### THE PROBLEM
Each line of the material below should be reproduced exactly.

### DATA FOR PROCESSING
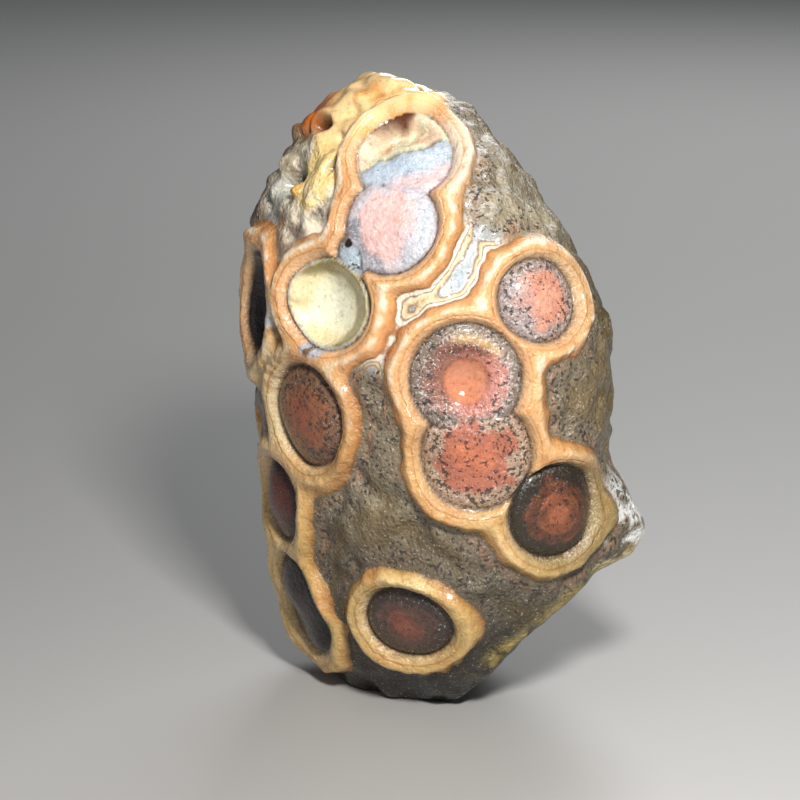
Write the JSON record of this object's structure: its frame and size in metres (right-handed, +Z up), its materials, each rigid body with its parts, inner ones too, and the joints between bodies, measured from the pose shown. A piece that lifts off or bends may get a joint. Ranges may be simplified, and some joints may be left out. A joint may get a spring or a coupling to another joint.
{
  "type": "eye agate",
  "caption": "Upright natural agate pebble with round eyes ringed by raised bands, a broken crown eye, a small cup hollow and a blunt spur, resting on a small worn foot.",
  "frame": {"origin": "on the ground, under the middle of the stone's bounding box", "axes": "+Z up along the stone's length, -Y the side with the most eyes, +X to the right seen from there"},
  "size_m": [0.0244, 0.0218, 0.0373],
  "materials": {
    "stone": "satin"
  },
  "bodies": {
    "root": {"agate_stone": "stone"}
  },
  "joints": []
}
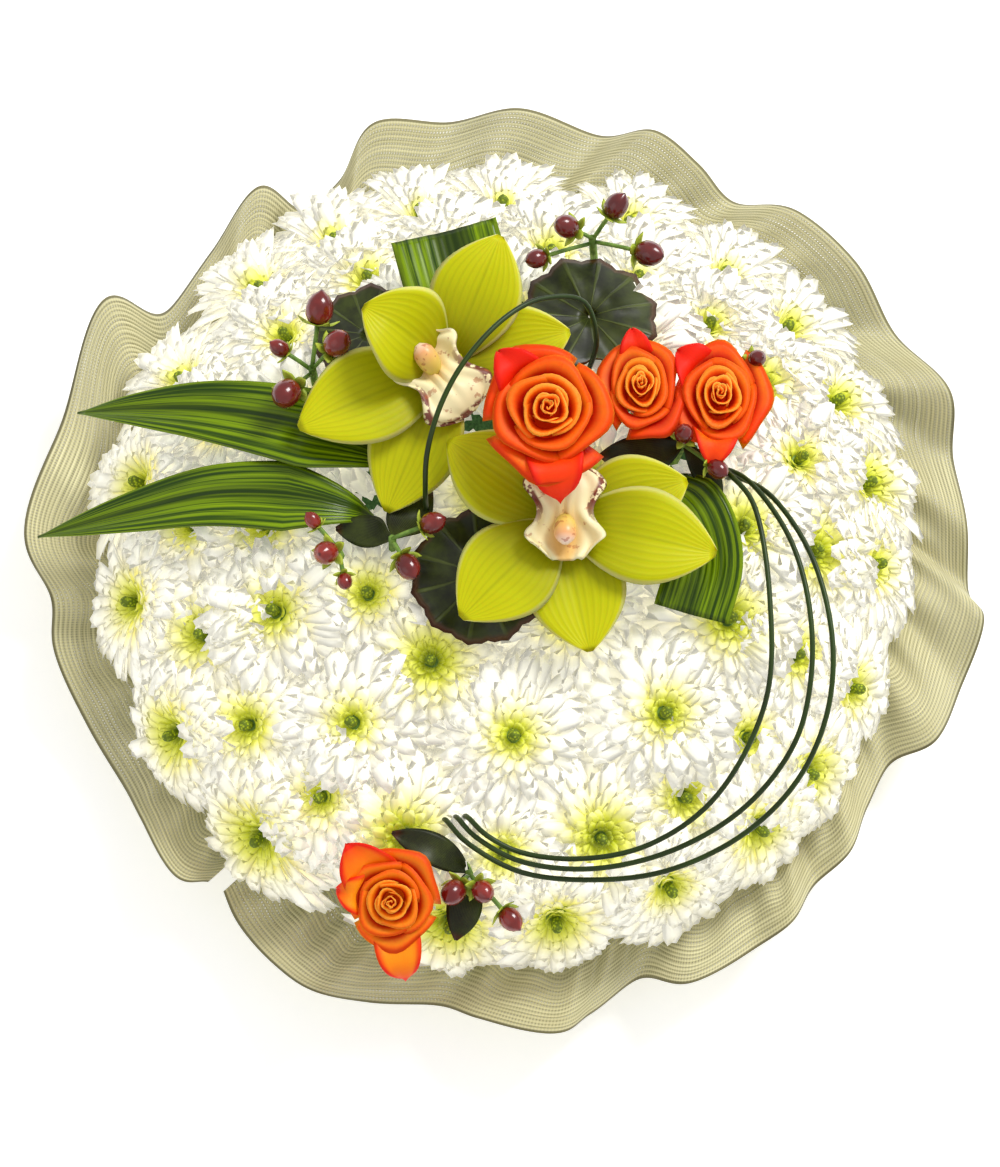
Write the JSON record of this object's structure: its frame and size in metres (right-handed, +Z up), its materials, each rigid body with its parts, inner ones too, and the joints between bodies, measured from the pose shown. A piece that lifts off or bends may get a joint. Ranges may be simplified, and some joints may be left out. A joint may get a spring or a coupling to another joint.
{
  "type": "sympathy posy",
  "caption": "Round sympathy posy: a dome of white double chrysanthemums in a gathered sage ribbon, topped with green orchids, orange roses, dark berries, leaves and loops of steel grass.",
  "frame": {"origin": "middle of the underside of the base disc", "axes": "+Z up from the ground through the dome of flowers; +Y towards the side where the larger spray lies, the top of the reference view; +X to the viewer's right"},
  "size_m": [0.3605, 0.3595, 0.1449],
  "materials": {
    "base": "matt",
    "foam": "matt, finely porous",
    "ribbon": "matt open weave",
    "white": "matt white petals",
    "orchid": "waxy yellow-green petals",
    "lip": "cream with maroon spots",
    "rose": "velvety orange petals",
    "stem": "matt green",
    "berry": "glossy dark red",
    "strap": "satin green leaf",
    "dark_leaf": "satin dark leaf",
    "grass": "satin dark green"
  },
  "bodies": {
    "root": {"base_disc": "base", "foam_pad": "foam", "ribbon_collar": "ribbon", "chrysanthemum_spray_01": "white", "chrysanthemum_spray_02": "white", "chrysanthemum_spray_03": "white", "chrysanthemum_spray_04": "white", "chrysanthemum_spray_05": "white", "chrysanthemum_spray_06": "white", "chrysanthemum_spray_07": "white", "chrysanthemum_spray_08": "white", "chrysanthemum_spray_09": "white", "chrysanthemum_spray_10": "white", "chrysanthemum_spray_11": "white", "chrysanthemum_spray_12": "white", "chrysanthemum_spray_13": "white", "chrysanthemum_spray_14": "white", "chrysanthemum_spray_15": "white", "chrysanthemum_spray_16": "white", "chrysanthemum_spray_17": "white", "chrysanthemum_spray_18": "white", "chrysanthemum_spray_19": "white", "chrysanthemum_spray_20": "white", "chrysanthemum_spray_21": "white", "chrysanthemum_spray_22": "white", "chrysanthemum_spray_23": "white", "chrysanthemum_spray_24": "white", "chrysanthemum_spray_25": "white", "chrysanthemum_spray_26": "white", "chrysanthemum_spray_27": "white", "orchid_1_petals": "orchid", "orchid_1_lip": "lip", "orchid_2_petals": "orchid", "orchid_2_lip": "lip", "rose_1_petals": "rose", "rose_1_calyx": "stem", "rose_2_petals": "rose", "rose_2_calyx": "stem", "rose_3_petals": "rose", "rose_3_calyx": "stem", "rose_4_petals": "rose", "rose_4_calyx": "stem", "berry_sprig_1": "berry", "berry_sprig_2": "berry", "berry_sprig_3": "berry", "berry_sprig_4": "berry", "berry_sprig_5": "berry", "berry_sprig_6": "berry", "berry_sprig_7": "berry", "strap_leaf_1": "strap", "strap_leaf_2": "strap", "cut_leaf_top": "strap", "cut_leaf_right": "strap", "round_leaf_top": "dark_leaf", "round_leaf_left": "dark_leaf", "round_leaf_bottom": "dark_leaf", "grass_loop_small": "grass", "grass_loop_1": "grass", "grass_loop_2": "grass", "grass_loop_3": "grass"}
  },
  "joints": []
}
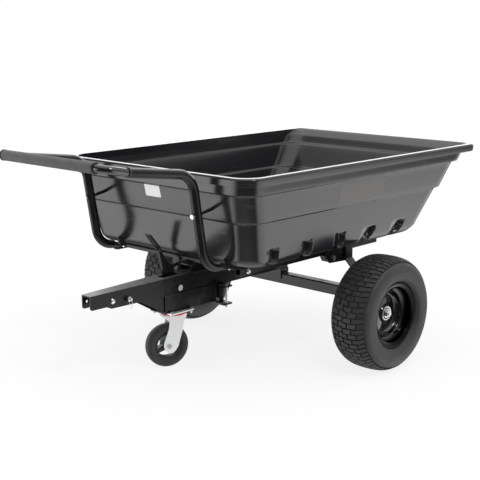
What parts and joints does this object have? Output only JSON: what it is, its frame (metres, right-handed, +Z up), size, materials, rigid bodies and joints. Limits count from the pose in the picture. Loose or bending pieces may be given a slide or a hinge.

### OUTPUT FOR THIS TASK
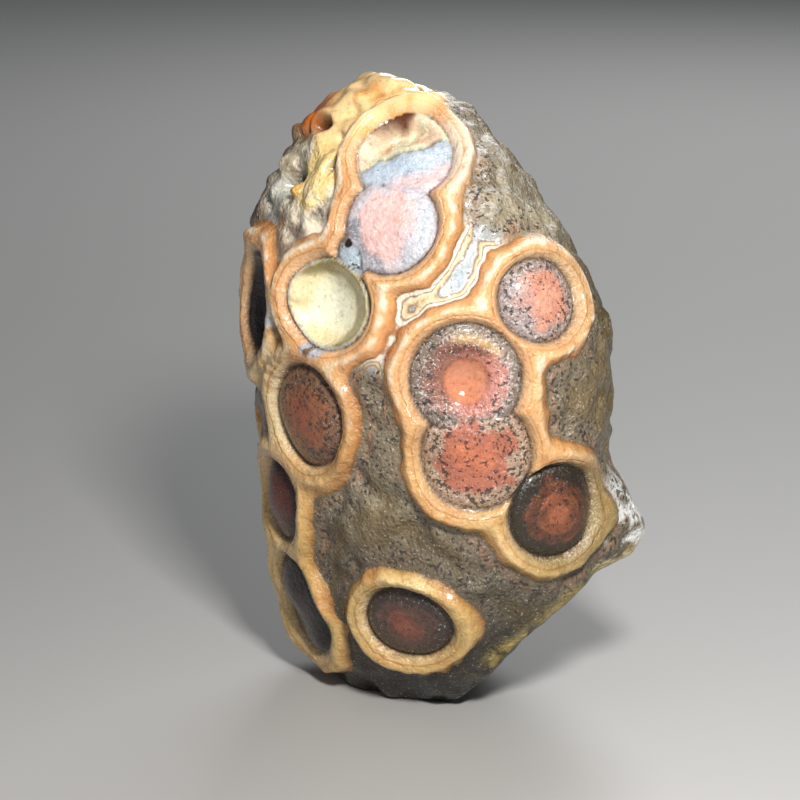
Write the JSON record of this object's structure: its frame and size in metres (right-handed, +Z up), its materials, each rigid body with its parts, inner ones too, and the joints between bodies, measured from the pose shown. A piece that lifts off or bends may get a joint. Ranges may be simplified, and some joints may be left out. A joint may get a spring or a coupling to another joint.
{
  "type": "eye agate",
  "caption": "Upright natural agate pebble with round eyes ringed by raised bands, a broken crown eye, a small cup hollow and a blunt spur, resting on a small worn foot.",
  "frame": {"origin": "on the ground, under the middle of the stone's bounding box", "axes": "+Z up along the stone's length, -Y the side with the most eyes, +X to the right seen from there"},
  "size_m": [0.0244, 0.0218, 0.0373],
  "materials": {
    "stone": "satin"
  },
  "bodies": {
    "root": {"agate_stone": "stone"}
  },
  "joints": []
}
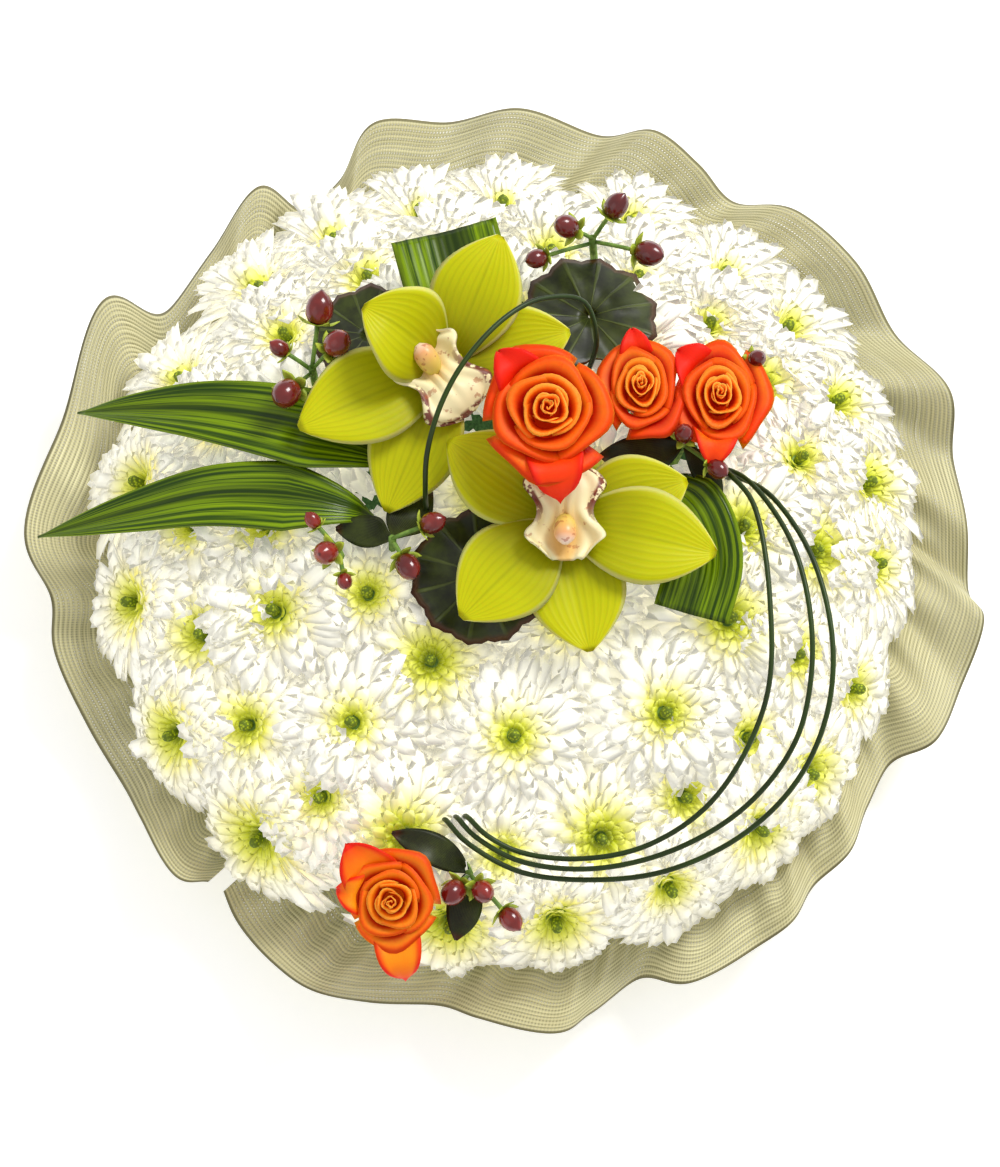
Write the JSON record of this object's structure: its frame and size in metres (right-handed, +Z up), its materials, each rigid body with its parts, inner ones too, and the joints between bodies, measured from the pose shown. A piece that lifts off or bends may get a joint. Ranges may be simplified, and some joints may be left out. A joint may get a spring or a coupling to another joint.
{
  "type": "sympathy posy",
  "caption": "Round sympathy posy: a dome of white double chrysanthemums in a gathered sage ribbon, topped with green orchids, orange roses, dark berries, leaves and loops of steel grass.",
  "frame": {"origin": "middle of the underside of the base disc", "axes": "+Z up from the ground through the dome of flowers; +Y towards the side where the larger spray lies, the top of the reference view; +X to the viewer's right"},
  "size_m": [0.3605, 0.3595, 0.1449],
  "materials": {
    "base": "matt",
    "foam": "matt, finely porous",
    "ribbon": "matt open weave",
    "white": "matt white petals",
    "orchid": "waxy yellow-green petals",
    "lip": "cream with maroon spots",
    "rose": "velvety orange petals",
    "stem": "matt green",
    "berry": "glossy dark red",
    "strap": "satin green leaf",
    "dark_leaf": "satin dark leaf",
    "grass": "satin dark green"
  },
  "bodies": {
    "root": {"base_disc": "base", "foam_pad": "foam", "ribbon_collar": "ribbon", "chrysanthemum_spray_01": "white", "chrysanthemum_spray_02": "white", "chrysanthemum_spray_03": "white", "chrysanthemum_spray_04": "white", "chrysanthemum_spray_05": "white", "chrysanthemum_spray_06": "white", "chrysanthemum_spray_07": "white", "chrysanthemum_spray_08": "white", "chrysanthemum_spray_09": "white", "chrysanthemum_spray_10": "white", "chrysanthemum_spray_11": "white", "chrysanthemum_spray_12": "white", "chrysanthemum_spray_13": "white", "chrysanthemum_spray_14": "white", "chrysanthemum_spray_15": "white", "chrysanthemum_spray_16": "white", "chrysanthemum_spray_17": "white", "chrysanthemum_spray_18": "white", "chrysanthemum_spray_19": "white", "chrysanthemum_spray_20": "white", "chrysanthemum_spray_21": "white", "chrysanthemum_spray_22": "white", "chrysanthemum_spray_23": "white", "chrysanthemum_spray_24": "white", "chrysanthemum_spray_25": "white", "chrysanthemum_spray_26": "white", "chrysanthemum_spray_27": "white", "orchid_1_petals": "orchid", "orchid_1_lip": "lip", "orchid_2_petals": "orchid", "orchid_2_lip": "lip", "rose_1_petals": "rose", "rose_1_calyx": "stem", "rose_2_petals": "rose", "rose_2_calyx": "stem", "rose_3_petals": "rose", "rose_3_calyx": "stem", "rose_4_petals": "rose", "rose_4_calyx": "stem", "berry_sprig_1": "berry", "berry_sprig_2": "berry", "berry_sprig_3": "berry", "berry_sprig_4": "berry", "berry_sprig_5": "berry", "berry_sprig_6": "berry", "berry_sprig_7": "berry", "strap_leaf_1": "strap", "strap_leaf_2": "strap", "cut_leaf_top": "strap", "cut_leaf_right": "strap", "round_leaf_top": "dark_leaf", "round_leaf_left": "dark_leaf", "round_leaf_bottom": "dark_leaf", "grass_loop_small": "grass", "grass_loop_1": "grass", "grass_loop_2": "grass", "grass_loop_3": "grass"}
  },
  "joints": []
}
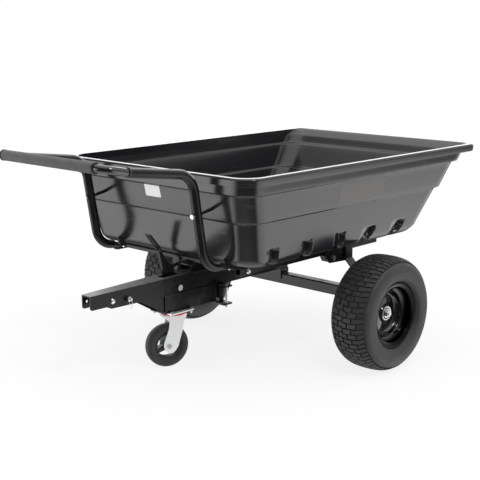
What parts and joints does this object have? Output only JSON: what it is, its frame (metres, right-handed, +Z up), size, materials, rigid bodies and joints. Limits count from the pose in the picture. Loose or bending pieces may be given a slide or a hinge.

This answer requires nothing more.